WORKING DATA:

== == ==

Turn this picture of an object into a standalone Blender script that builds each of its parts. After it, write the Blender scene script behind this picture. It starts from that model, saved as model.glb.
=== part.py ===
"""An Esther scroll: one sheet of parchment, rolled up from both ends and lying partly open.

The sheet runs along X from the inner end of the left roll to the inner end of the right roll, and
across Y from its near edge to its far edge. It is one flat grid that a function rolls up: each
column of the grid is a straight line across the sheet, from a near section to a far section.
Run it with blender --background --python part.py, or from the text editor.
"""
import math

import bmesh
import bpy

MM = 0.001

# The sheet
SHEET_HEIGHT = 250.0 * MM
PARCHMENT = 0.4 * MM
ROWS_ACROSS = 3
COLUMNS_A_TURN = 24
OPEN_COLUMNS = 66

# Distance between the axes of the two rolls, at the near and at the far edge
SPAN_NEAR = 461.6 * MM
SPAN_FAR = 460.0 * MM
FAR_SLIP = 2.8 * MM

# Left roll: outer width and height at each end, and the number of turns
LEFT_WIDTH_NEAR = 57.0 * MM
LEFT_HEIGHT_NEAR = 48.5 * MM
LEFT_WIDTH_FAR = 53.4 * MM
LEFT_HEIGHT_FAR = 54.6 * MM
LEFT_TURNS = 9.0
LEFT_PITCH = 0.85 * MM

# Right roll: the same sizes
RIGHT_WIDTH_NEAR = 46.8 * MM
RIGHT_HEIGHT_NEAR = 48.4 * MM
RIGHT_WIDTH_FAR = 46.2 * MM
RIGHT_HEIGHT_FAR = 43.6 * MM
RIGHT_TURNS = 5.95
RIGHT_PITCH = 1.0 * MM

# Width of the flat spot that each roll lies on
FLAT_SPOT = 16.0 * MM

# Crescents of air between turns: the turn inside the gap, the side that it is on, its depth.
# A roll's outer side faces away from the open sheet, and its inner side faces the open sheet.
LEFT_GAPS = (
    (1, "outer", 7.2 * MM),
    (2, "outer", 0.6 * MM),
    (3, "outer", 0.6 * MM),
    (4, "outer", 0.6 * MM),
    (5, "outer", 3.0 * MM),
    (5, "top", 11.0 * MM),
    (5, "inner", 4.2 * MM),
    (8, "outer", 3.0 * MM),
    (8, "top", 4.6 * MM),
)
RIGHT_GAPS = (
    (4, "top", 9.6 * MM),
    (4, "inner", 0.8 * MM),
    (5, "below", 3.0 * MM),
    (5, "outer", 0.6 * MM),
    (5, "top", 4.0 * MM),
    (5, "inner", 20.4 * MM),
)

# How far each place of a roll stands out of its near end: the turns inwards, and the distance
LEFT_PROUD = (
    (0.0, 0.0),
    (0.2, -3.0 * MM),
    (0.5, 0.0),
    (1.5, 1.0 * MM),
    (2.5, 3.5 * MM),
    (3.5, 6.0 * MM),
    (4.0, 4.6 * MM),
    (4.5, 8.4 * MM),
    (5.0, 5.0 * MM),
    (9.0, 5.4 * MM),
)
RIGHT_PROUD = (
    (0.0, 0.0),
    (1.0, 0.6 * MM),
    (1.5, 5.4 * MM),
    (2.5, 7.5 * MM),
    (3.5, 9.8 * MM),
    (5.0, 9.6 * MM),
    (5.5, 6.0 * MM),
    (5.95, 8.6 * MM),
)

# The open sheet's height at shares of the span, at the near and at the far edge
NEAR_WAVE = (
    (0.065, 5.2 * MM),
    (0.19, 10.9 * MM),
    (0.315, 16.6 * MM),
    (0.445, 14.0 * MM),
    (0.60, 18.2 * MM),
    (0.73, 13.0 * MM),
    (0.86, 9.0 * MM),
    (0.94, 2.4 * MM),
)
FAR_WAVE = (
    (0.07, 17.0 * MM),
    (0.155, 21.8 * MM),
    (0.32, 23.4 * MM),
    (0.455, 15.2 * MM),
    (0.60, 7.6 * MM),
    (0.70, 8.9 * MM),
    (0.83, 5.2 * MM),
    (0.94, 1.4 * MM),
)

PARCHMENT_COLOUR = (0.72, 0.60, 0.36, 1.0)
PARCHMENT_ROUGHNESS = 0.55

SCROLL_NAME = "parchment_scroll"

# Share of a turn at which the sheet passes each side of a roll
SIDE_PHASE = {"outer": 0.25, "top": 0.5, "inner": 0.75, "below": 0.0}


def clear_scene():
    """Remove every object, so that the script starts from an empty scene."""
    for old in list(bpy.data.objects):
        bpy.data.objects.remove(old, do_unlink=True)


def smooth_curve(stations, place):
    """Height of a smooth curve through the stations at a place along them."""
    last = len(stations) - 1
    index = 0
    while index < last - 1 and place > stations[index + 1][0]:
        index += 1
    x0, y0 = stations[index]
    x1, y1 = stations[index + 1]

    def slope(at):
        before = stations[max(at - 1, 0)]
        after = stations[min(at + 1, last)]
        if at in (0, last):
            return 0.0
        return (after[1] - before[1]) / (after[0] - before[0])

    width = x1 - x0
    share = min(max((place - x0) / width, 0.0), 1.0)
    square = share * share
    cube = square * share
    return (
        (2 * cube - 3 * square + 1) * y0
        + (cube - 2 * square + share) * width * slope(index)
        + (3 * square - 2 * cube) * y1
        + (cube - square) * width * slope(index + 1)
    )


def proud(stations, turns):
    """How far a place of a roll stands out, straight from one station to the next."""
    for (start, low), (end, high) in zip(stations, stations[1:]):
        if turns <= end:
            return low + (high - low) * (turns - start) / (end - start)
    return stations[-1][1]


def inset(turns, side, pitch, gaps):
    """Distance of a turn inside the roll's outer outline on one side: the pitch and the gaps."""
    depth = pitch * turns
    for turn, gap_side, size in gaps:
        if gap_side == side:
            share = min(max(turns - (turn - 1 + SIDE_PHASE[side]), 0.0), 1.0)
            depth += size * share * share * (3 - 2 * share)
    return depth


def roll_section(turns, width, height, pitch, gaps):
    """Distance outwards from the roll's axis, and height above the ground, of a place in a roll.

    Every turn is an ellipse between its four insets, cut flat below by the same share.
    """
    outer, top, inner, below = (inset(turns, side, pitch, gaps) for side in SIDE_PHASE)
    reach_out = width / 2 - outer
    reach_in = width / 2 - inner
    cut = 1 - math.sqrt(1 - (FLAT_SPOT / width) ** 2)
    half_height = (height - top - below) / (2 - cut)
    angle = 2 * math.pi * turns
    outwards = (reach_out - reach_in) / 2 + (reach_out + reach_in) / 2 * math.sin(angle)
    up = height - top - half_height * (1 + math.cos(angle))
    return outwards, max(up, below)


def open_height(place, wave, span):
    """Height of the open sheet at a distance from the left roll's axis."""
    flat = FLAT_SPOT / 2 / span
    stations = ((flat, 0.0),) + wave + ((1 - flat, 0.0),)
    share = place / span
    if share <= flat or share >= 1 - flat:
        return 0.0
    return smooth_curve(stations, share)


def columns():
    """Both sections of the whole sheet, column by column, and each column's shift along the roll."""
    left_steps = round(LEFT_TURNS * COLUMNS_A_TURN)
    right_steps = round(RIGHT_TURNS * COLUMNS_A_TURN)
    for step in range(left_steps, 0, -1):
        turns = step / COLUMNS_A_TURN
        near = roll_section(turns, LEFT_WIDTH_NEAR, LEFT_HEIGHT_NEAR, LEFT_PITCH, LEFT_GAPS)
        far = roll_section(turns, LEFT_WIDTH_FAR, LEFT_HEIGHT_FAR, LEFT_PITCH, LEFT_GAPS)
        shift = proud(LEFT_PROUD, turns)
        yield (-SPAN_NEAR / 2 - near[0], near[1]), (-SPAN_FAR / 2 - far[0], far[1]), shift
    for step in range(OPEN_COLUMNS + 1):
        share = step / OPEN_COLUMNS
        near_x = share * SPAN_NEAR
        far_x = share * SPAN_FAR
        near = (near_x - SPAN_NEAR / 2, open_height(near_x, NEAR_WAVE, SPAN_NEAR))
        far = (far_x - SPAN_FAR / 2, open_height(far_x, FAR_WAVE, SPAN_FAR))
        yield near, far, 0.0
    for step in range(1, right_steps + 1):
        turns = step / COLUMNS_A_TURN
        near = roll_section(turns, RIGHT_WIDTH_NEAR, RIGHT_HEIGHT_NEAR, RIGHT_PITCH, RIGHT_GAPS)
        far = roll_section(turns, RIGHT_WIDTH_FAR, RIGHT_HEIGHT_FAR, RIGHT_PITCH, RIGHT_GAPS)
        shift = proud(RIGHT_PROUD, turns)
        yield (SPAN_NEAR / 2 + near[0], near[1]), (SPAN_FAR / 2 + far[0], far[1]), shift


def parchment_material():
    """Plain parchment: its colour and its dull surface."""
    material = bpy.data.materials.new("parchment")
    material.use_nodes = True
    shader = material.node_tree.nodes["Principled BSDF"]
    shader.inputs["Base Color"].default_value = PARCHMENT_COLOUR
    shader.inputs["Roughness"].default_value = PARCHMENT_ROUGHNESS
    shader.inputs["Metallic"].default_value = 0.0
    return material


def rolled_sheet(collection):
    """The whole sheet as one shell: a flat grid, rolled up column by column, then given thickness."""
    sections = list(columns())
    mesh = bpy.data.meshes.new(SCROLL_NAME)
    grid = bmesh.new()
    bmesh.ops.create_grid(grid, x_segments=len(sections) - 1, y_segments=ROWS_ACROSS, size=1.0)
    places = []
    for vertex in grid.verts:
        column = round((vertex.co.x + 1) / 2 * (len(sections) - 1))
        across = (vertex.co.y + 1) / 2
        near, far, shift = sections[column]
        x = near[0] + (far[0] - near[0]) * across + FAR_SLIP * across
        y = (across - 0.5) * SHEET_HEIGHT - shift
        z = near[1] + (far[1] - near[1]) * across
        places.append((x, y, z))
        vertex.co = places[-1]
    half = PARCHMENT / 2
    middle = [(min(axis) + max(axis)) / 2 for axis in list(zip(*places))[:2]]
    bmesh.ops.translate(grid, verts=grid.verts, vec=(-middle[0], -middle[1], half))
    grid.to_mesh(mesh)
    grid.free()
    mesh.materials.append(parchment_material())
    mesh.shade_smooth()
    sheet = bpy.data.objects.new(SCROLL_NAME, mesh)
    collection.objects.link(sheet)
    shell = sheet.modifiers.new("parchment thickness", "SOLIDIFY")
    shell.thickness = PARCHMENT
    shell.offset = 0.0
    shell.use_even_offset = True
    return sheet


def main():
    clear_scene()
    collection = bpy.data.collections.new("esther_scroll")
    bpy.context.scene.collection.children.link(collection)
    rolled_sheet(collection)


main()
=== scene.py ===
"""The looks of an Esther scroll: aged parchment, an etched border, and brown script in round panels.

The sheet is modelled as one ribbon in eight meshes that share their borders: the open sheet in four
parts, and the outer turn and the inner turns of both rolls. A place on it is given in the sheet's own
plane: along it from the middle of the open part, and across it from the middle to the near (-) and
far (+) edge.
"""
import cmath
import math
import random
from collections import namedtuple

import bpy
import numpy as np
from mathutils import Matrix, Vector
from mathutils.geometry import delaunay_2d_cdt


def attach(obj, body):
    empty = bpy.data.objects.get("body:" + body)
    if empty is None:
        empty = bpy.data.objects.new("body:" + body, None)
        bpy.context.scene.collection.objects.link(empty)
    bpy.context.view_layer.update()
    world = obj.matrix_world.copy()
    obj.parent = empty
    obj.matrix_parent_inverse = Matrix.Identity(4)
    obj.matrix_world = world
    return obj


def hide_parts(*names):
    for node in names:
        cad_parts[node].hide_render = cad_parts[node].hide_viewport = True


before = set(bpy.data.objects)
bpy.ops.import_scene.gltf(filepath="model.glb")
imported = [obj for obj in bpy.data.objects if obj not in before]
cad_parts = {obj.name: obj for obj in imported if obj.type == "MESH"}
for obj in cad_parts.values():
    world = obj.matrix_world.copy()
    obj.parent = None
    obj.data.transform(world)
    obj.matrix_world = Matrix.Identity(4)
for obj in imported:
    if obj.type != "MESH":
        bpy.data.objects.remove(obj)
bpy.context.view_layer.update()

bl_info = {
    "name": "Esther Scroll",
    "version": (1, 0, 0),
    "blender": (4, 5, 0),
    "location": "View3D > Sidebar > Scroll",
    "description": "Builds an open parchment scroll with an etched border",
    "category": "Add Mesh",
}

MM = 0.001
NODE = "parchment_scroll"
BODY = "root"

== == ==

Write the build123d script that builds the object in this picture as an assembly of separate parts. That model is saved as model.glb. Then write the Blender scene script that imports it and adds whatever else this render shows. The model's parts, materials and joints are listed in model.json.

== == ==

TASK TO CARRY OUT: Extract from the listing above the lines between the line containing "shell.use_even_offset = True" and the line containing "in round panels.", keeping both of those lines. Output nothing else.

WORKED ANSWER:
    shell.use_even_offset = True
    return sheet


def main():
    clear_scene()
    collection = bpy.data.collections.new("esther_scroll")
    bpy.context.scene.collection.children.link(collection)
    rolled_sheet(collection)


main()
=== scene.py ===
"""The looks of an Esther scroll: aged parchment, an etched border, and brown script in round panels.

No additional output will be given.